Market uncertainty brought about by current regional geopolitics and economic conditions are among factors constraining regional M&A activity, though that could change quickly, says Nadim Kayyali, head of corporate and commercial ME, at law firm Eversheds.

“There is no doubt that that the current increased military spending, combined with the lower oil revenues and general wait and see attitude of many investors has had a significant impact on the overall business and investment environment,” says Kayyali. “Foreign investors are reluctant to deploy in a turbulent market, public spending on infrastructure and other key sectors has dropped and private investors are generally jittery or prefer to wait and see when things bottom out or otherwise diversify their investments by deploying their investments outside the region.

“I am very much aware that logistics providers are investing and expanding in the region but I have yet to see substantial M&A activity in that space. However the opportunities are there and this could change very quickly. For strategic investors there is no doubt that valuations have dropped and they would be able to acquire valuable assets at good prices. Moreover, consolidation to achieve synergies and efficiencies in difficult market conditions will also drive M&A activity moving forward.”

Abdulaziz Al-Sahlawi, director of PR at Gulf Warehousing Company (GWC), agrees that economic factors, while causing a stasis in M&A activity for the time being, may soon make some struggling companies vulnerable to takeover by larger competitors. This, he says, is bound to benefit the logistics sector in the long run.

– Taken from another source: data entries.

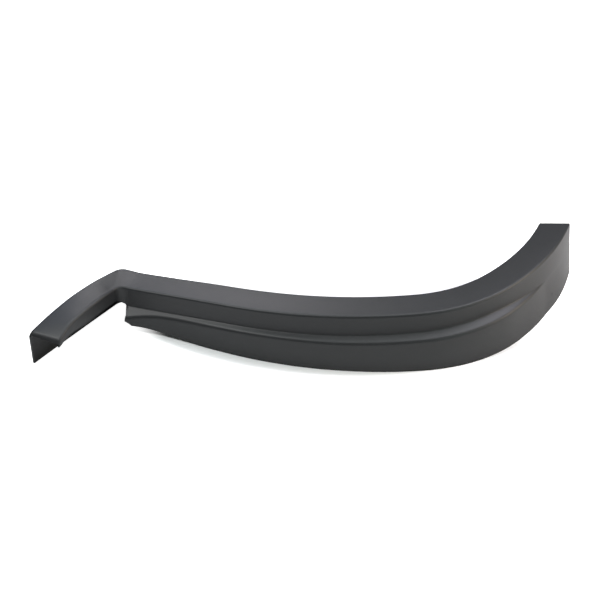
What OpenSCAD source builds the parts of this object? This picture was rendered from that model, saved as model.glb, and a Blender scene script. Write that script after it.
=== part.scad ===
// Wheel arch trim: one injection-moulded shell, open at the back, lying on its back edges.
// A channel runs from the tip of the leg, round the corner and along the whole arch.
// A stepped flange (ledge and skirt) starts behind the notch at the corner and
// fades into the outer wall before the end cut. Millimetres, +Z is the outer face.

/* [Shell] */
// Thickness of the moulded wall
wall = 2.6; // [2:0.1:3.2]
// Outside radius of the rounded long edges
edge_r = 4.5; // [4:0.5:6]
// Draft of the outer walls, degrees
draft = 5; // [2:0.5:7]
// Draft of the wall on the wheel side, degrees
wheel_draft = 3; // [1:0.5:5]
// Rise of the crowned face above its two edges
crown_rise = 0.4; // [0.2:0.1:1.6]

/* [Arch in plan] */
// Turn of the whole part in its box, degrees
set_angle = -20.8; // [-24:0.1:-16]
// Straight stretch behind the corner
lead_in = 151; // [120:1:190]
// Radius of the long middle arc
middle_r = 550; // [450:5:700]
// Sweep of the long middle arc, degrees
middle_sweep = 27; // [20:1:32]
// Radius of the tight shoulder arc
shoulder_r = 206; // [180:1:260]
// Sweep of the shoulder arc, degrees
shoulder_sweep = 35.8; // [28:0.1:42]
// Radius of the last arc
pillar_r = 333; // [280:1:420]
// Sweep of the last arc, degrees
pillar_sweep = 29.3; // [20:0.1:34]
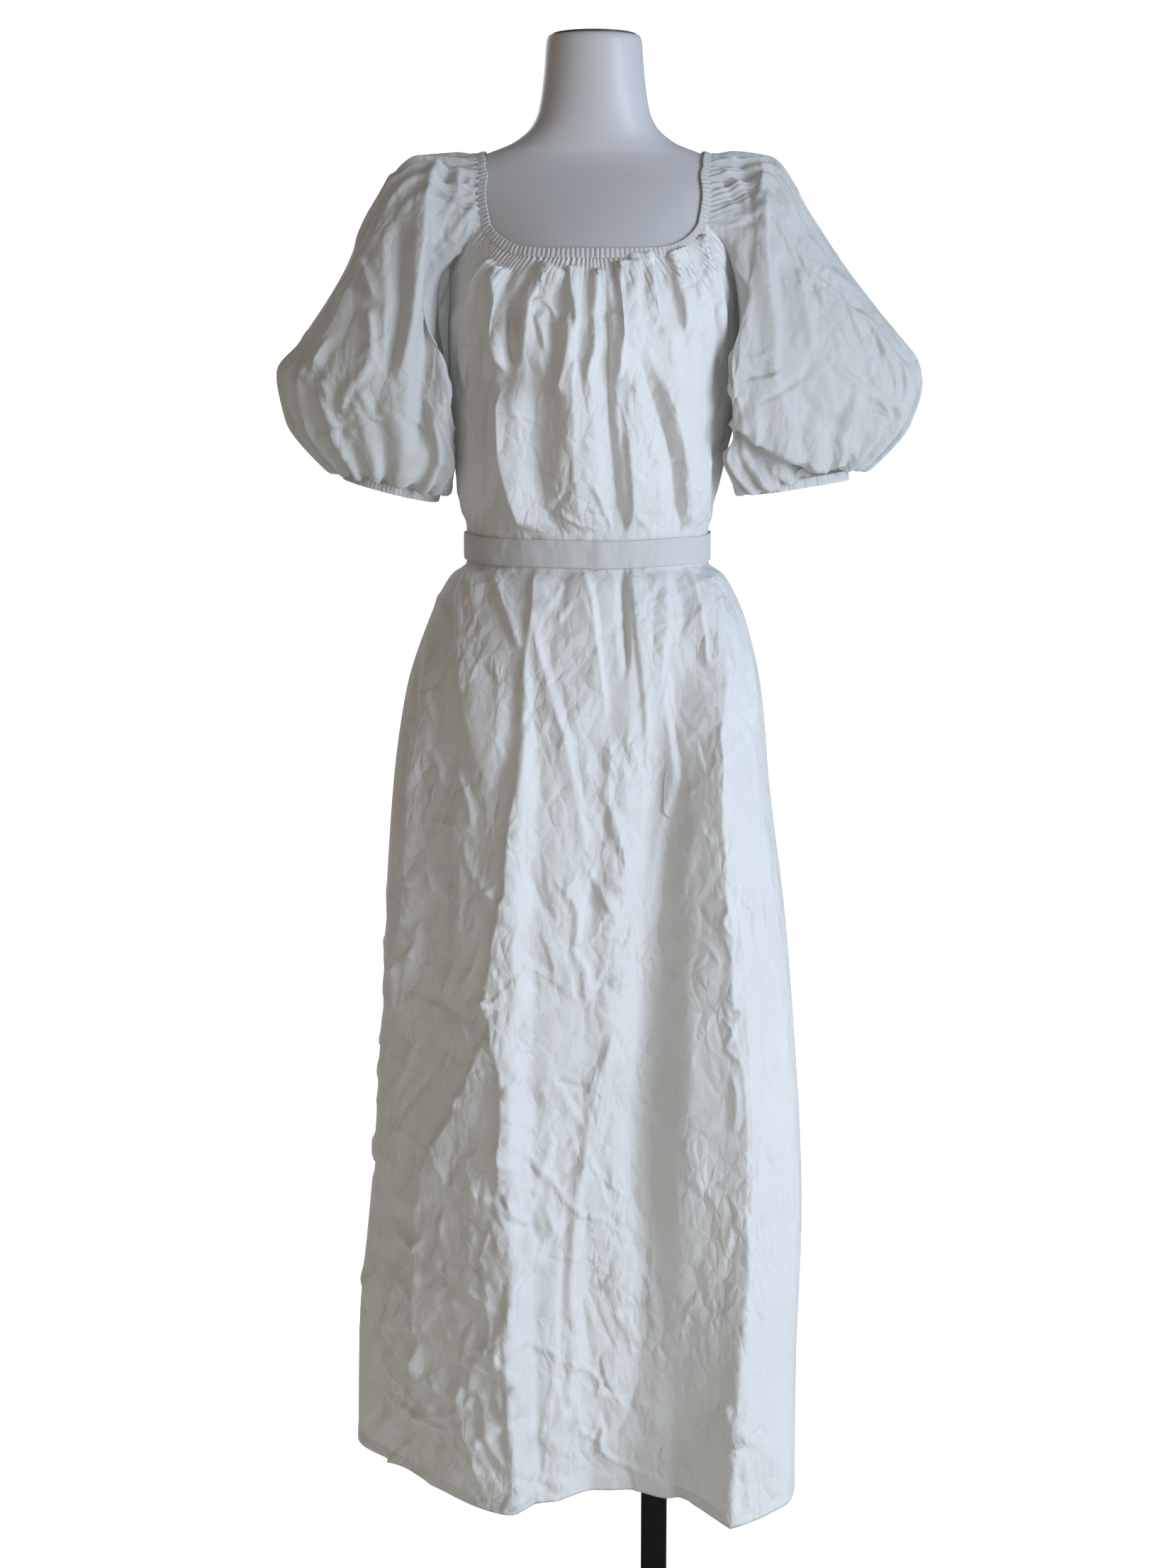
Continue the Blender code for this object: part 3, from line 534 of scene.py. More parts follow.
shellGloss = makeShell()
standPaint = makeDark("standPaint", (0.003, 0.003, 0.003), (0.006, 0.006, 0.006), 0.6, 1500)
capPlastic = makeDark("capPlastic", (0.075, 0.07, 0.075), (0.11, 0.10, 0.105), 0.38, 900)
for nodeName, finish in (("pole", standPaint), ("base_hub", standPaint), ("base_plate", standPaint),
                         ("form_flange", standPaint), ("neck_cap", capPlastic)):
    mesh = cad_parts[nodeName].data
    mesh.materials.clear()
    mesh.materials.append(finish)
print("stage: finishes are made")


# Creases

# Signed distance to a line, and how far along it the nearest point is, from 0 to 1
def lineDistance(spots, line):
    begin, run = line[:-1], np.diff(line, axis=0)
    length = np.linalg.norm(run, axis=1)
    total = np.concatenate([[0], np.cumsum(length)])
    away = spots[:, None, :] - begin[None, :, :]
    t = np.clip((away * run).sum(-1) / length**2, 0, 1)
    gap = away - t[..., None] * run
    distance = np.hypot(gap[..., 0], gap[..., 1])
    which = distance.argmin(axis=1)
    rows = np.arange(len(spots))
    side = run[which, 0] * gap[rows, which, 1] - run[which, 1] * gap[rows, which, 0]
    along = (total[which] + t[rows, which] * length[which]) / total[-1]
    return distance[rows, which] * np.sign(side), along


# A line through its points without corners: a cubic through them at even shares of its length
def easedLine(points):
    points = np.asarray(points, dtype=float)
    if len(points) < 3:
        return points
    steps = np.concatenate([[0], np.cumsum(np.linalg.norm(np.diff(points, axis=0), axis=1))])
    return smoothBetween(steps, points, np.linspace(0, steps[-1], 3 * len(points) - 2))


# Lift of a table of creases over the flat spots: depth times a tent or a bell of the distance to the
# line, each side with its own width, let down over a share of both ends
def creaseLift(spots, table, sharpness=1.0):
    shape = spots.shape[:-1]
    spots = spots.reshape(-1, 2)
    lift = np.zeros(len(spots))
    for depth, leftWidth, rightWidth, sharp, startEase, endEase, *points in table:
        line = easedLine(np.array(points).reshape(-1, 2) * 0.001)
        reach = max(leftWidth, rightWidth) * 0.001
        near = ((spots > line.min(axis=0) - reach) & (spots < line.max(axis=0) + reach)).all(axis=1)
        if not near.any():
            continue
        side, along = lineDistance(spots[near], line)
        share = np.abs(side) / (np.where(side < 0, leftWidth, rightWidth) * 0.001)
        tent = np.clip(1 - share, 0, 1)
        outline = sharp * sharpness * tent ** 1.25 + (1 - sharp * sharpness) * smoothStep(tent)
        ends = smoothStep(along / max(startEase, 1e-3)) * smoothStep((1 - along) / max(endEase, 1e-3))
        lift[near] += depth * 0.001 * outline * ends
    return lift.reshape(shape)


# A seeded table of short creases: where they lie, how they turn and how deep they are
def randomCreases(seed, count, low, high, turns, lengths, widths, depths, sharp=0.8, spread=16):
    rng = np.random.RandomState(seed)
    low, high = np.array(low, dtype=float), np.array(high, dtype=float)
    table = []
    for _ in range(count):
        middle = low + (high - low) * rng.rand(2)
        turn = math.radians(turns[rng.randint(len(turns))] + rng.normal() * spread)
        half = 0.5 * rng.uniform(*lengths)
        way = np.array([math.sin(turn), -math.cos(turn)]) * half
        bend = np.array([-way[1], way[0]]) * rng.normal() * 0.12
        width = rng.uniform(*widths)
        lopsided = rng.uniform(0.12, 0.5)
        sides = (width, width * lopsided) if rng.rand() < 0.5 else (width * lopsided, width)
        depth = rng.uniform(*depths) * (1 if rng.rand() < 0.55 else -1)
        table.append((depth, *sides, sharp, 0.35, 0.35, *(middle - way), *(middle + bend), *(middle + way)))
    return table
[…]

“Mergers and acquisitions have decreased recently, as performance in the market has decreased due to the surrounding economic factors,” he says. “However, this may change over the coming period, where we might see some companies become no longer capable of maintaining their operations, which would make them prime for strategic acquisitions that would seek to overtake their operations and offer better management. This will ultimately be a boost to the sector, as it will increase the synergy of all parties involved in the acquisition.”